Material
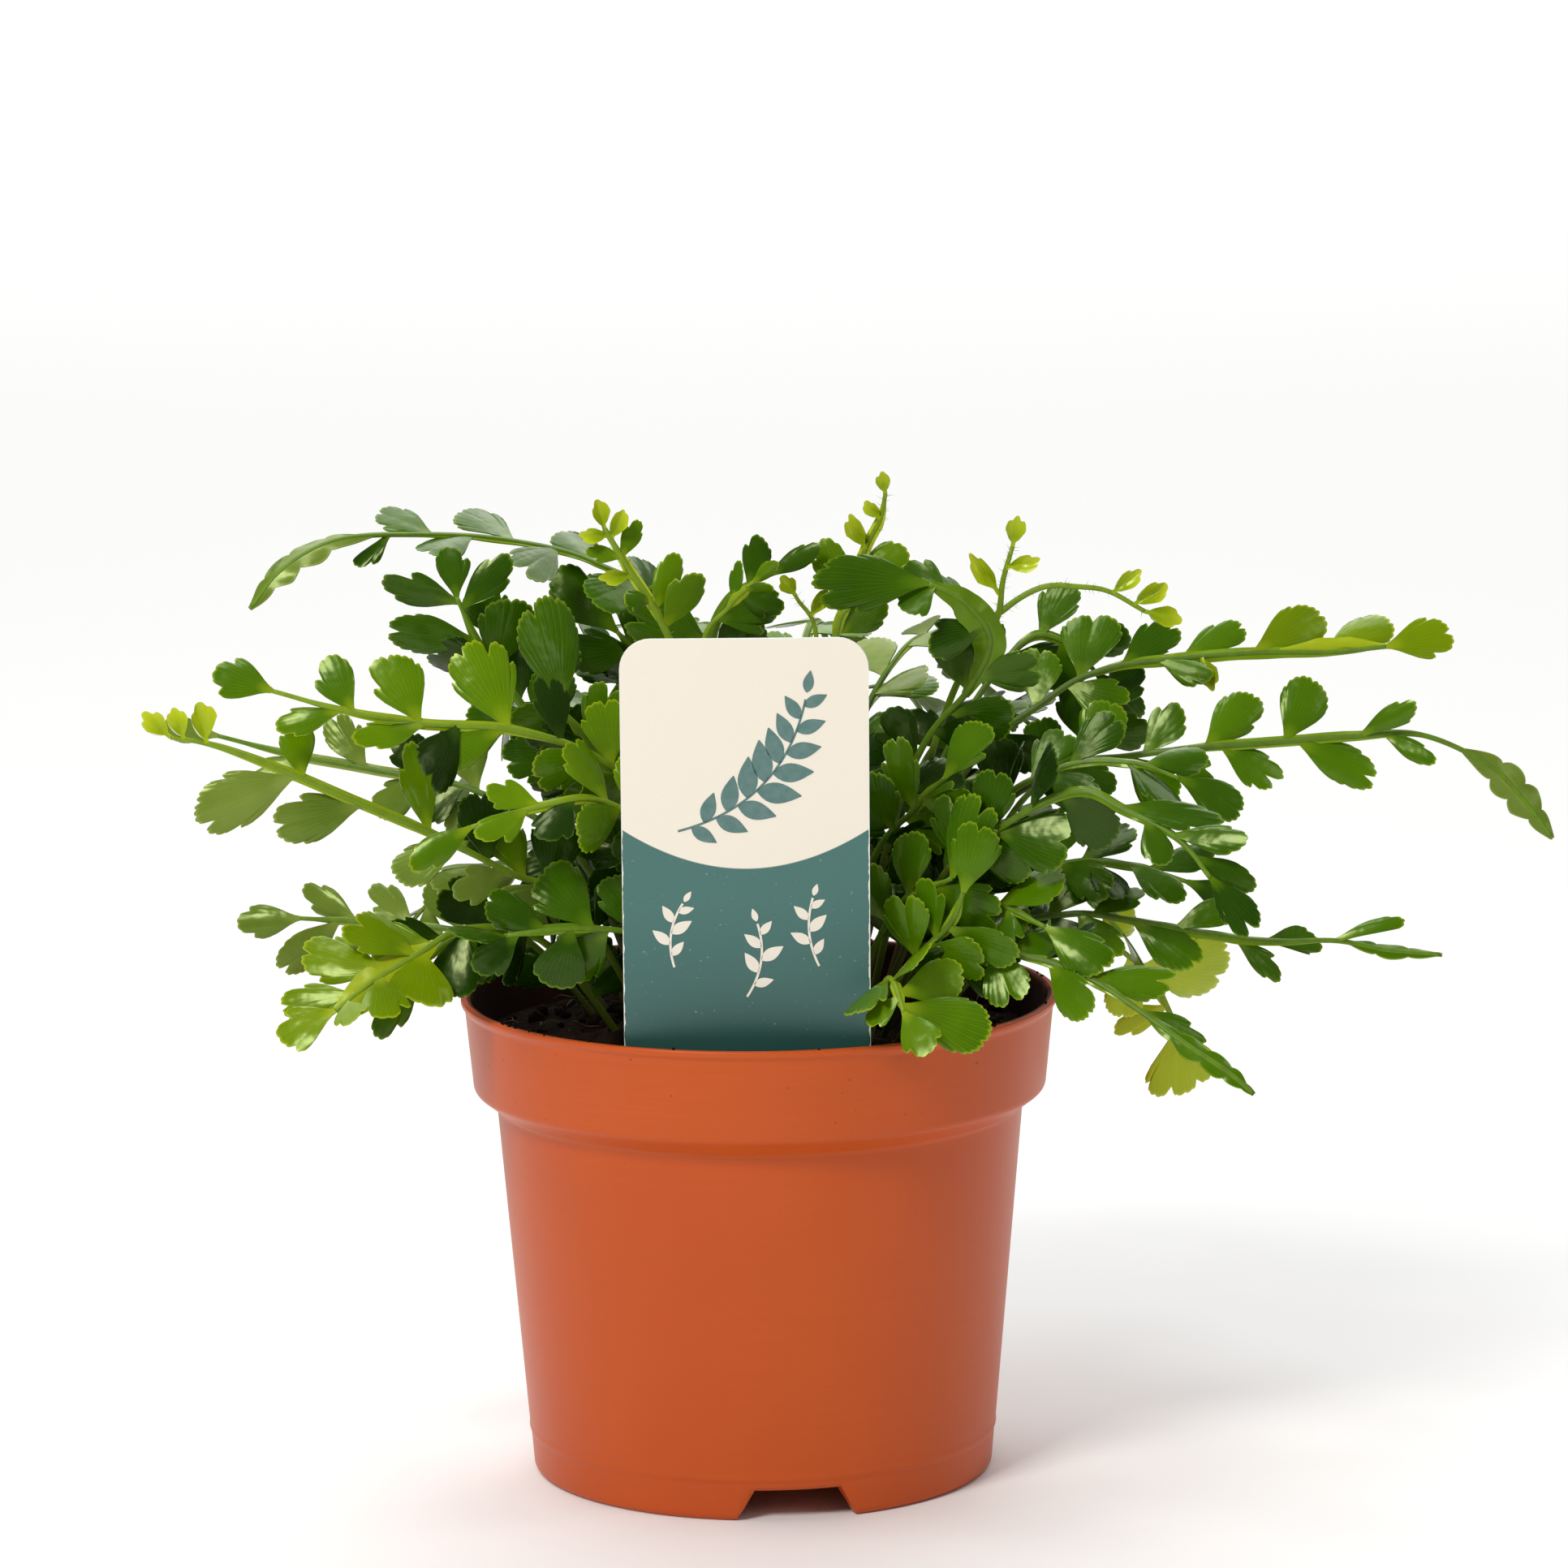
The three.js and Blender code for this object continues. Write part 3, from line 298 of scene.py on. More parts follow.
paint = Finish("terracotta_plastic", 0.38, Specular_IOR_Level=0.3)
cloud = paint.noise(22.0, 3.0)
level = paint.node("Mapping", Vector=paint.place, Scale=(30.0, 30.0, 1600.0)).outputs[0]
streak = paint.noise(1.0, 4.0, level)
flow = paint.blend(cloud, linear(184, 70, 12), linear(202, 88, 24))
skin = paint.blend(paint.ranged(streak, 0.35, 0.7, 0.0, 0.4), flow, linear(188, 78, 18))
rise = paint.node("SeparateXYZ", Vector=paint.place).outputs[2]
specks = paint.sum("MULTIPLY", paint.ranged(paint.noise(900.0), 0.735, 0.77), paint.ranged(rise, 0.055, 0.1))
skin = paint.blend(specks, skin, linear(70, 42, 30))
# The inside of the band is darkened, partly by compost dirt and partly by painted shade in the hollow under
# the lip:
# over its foot, where the radius less a tenth of the height is small, and down from a ragged line a little
# under the lip
level = paint.node("VectorMath", {"operation": "MULTIPLY"}, i0=paint.place, i1=(1, 1, 0)).outputs[0]
radius = paint.node("VectorMath", {"operation": "LENGTH"}, i0=level).outputs["Value"]
depth = paint.sum("SUBTRACT", radius, paint.sum("MULTIPLY", rise, band_inner_slope))
inner = paint.sum("MULTIPLY", paint.sum("LESS_THAN", depth, band_inner_radius * MM),
                  paint.sum("GREATER_THAN", rise, band_base * MM))
ragged = paint.sum("SUBTRACT", rise, paint.sum("MULTIPLY", paint.noise(140.0, 4.0), 0.006))
dirt_and_painted_shade = paint.sum("MULTIPLY", inner, paint.ranged(ragged, 0.0925, 0.096, 0.95, 0.5))
# Dark brown over the inside of the band: compost dirt and painted shade
skin = paint.blend(dirt_and_painted_shade, skin, linear(22, 15, 11))
dulled = paint.node("Mix", i0=dirt_and_painted_shade, i2=paint.ranged(cloud, 0.0, 1.0, 0.32, 0.46), i3=0.95).outputs[0]
terracotta = paint.wear(Base_Color=skin, Roughness=dulled, Normal=paint.relief(0.05, 0.0002, streak))

pot = put("nursery_pot", pot_all, pot_faces, [terracotta])
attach(pot, "root")
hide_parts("pot")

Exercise
Return the listing above word for word.

Full response
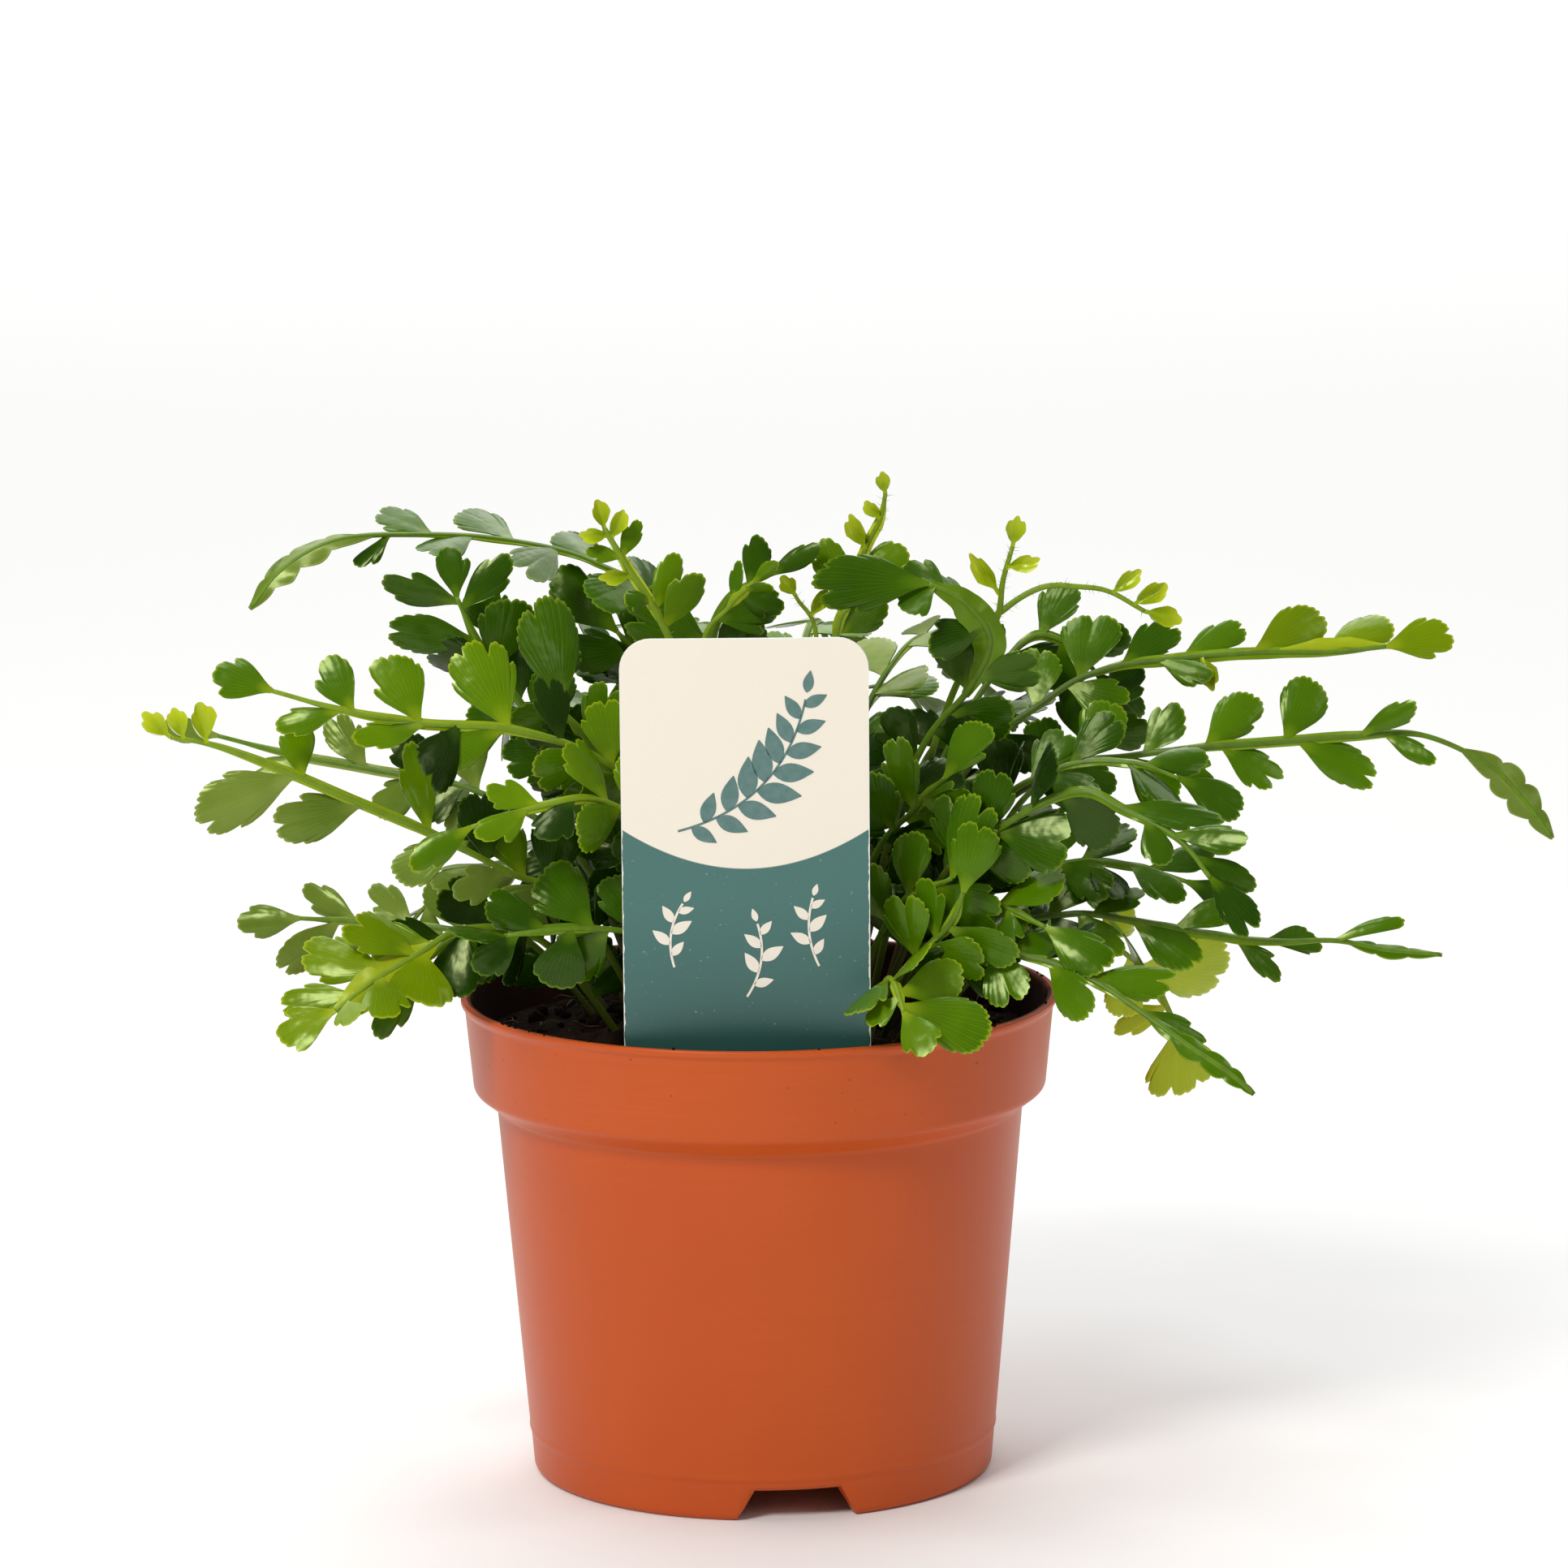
The three.js and Blender code for this object continues. Write part 3, from line 298 of scene.py on. More parts follow.
paint = Finish("terracotta_plastic", 0.38, Specular_IOR_Level=0.3)
cloud = paint.noise(22.0, 3.0)
level = paint.node("Mapping", Vector=paint.place, Scale=(30.0, 30.0, 1600.0)).outputs[0]
streak = paint.noise(1.0, 4.0, level)
flow = paint.blend(cloud, linear(184, 70, 12), linear(202, 88, 24))
skin = paint.blend(paint.ranged(streak, 0.35, 0.7, 0.0, 0.4), flow, linear(188, 78, 18))
rise = paint.node("SeparateXYZ", Vector=paint.place).outputs[2]
specks = paint.sum("MULTIPLY", paint.ranged(paint.noise(900.0), 0.735, 0.77), paint.ranged(rise, 0.055, 0.1))
skin = paint.blend(specks, skin, linear(70, 42, 30))
# The inside of the band is darkened, partly by compost dirt and partly by painted shade in the hollow under
# the lip:
# over its foot, where the radius less a tenth of the height is small, and down from a ragged line a little
# under the lip
level = paint.node("VectorMath", {"operation": "MULTIPLY"}, i0=paint.place, i1=(1, 1, 0)).outputs[0]
radius = paint.node("VectorMath", {"operation": "LENGTH"}, i0=level).outputs["Value"]
depth = paint.sum("SUBTRACT", radius, paint.sum("MULTIPLY", rise, band_inner_slope))
inner = paint.sum("MULTIPLY", paint.sum("LESS_THAN", depth, band_inner_radius * MM),
                  paint.sum("GREATER_THAN", rise, band_base * MM))
ragged = paint.sum("SUBTRACT", rise, paint.sum("MULTIPLY", paint.noise(140.0, 4.0), 0.006))
dirt_and_painted_shade = paint.sum("MULTIPLY", inner, paint.ranged(ragged, 0.0925, 0.096, 0.95, 0.5))
# Dark brown over the inside of the band: compost dirt and painted shade
skin = paint.blend(dirt_and_painted_shade, skin, linear(22, 15, 11))
dulled = paint.node("Mix", i0=dirt_and_painted_shade, i2=paint.ranged(cloud, 0.0, 1.0, 0.32, 0.46), i3=0.95).outputs[0]
terracotta = paint.wear(Base_Color=skin, Roughness=dulled, Normal=paint.relief(0.05, 0.0002, streak))

pot = put("nursery_pot", pot_all, pot_faces, [terracotta])
attach(pot, "root")
hide_parts("pot")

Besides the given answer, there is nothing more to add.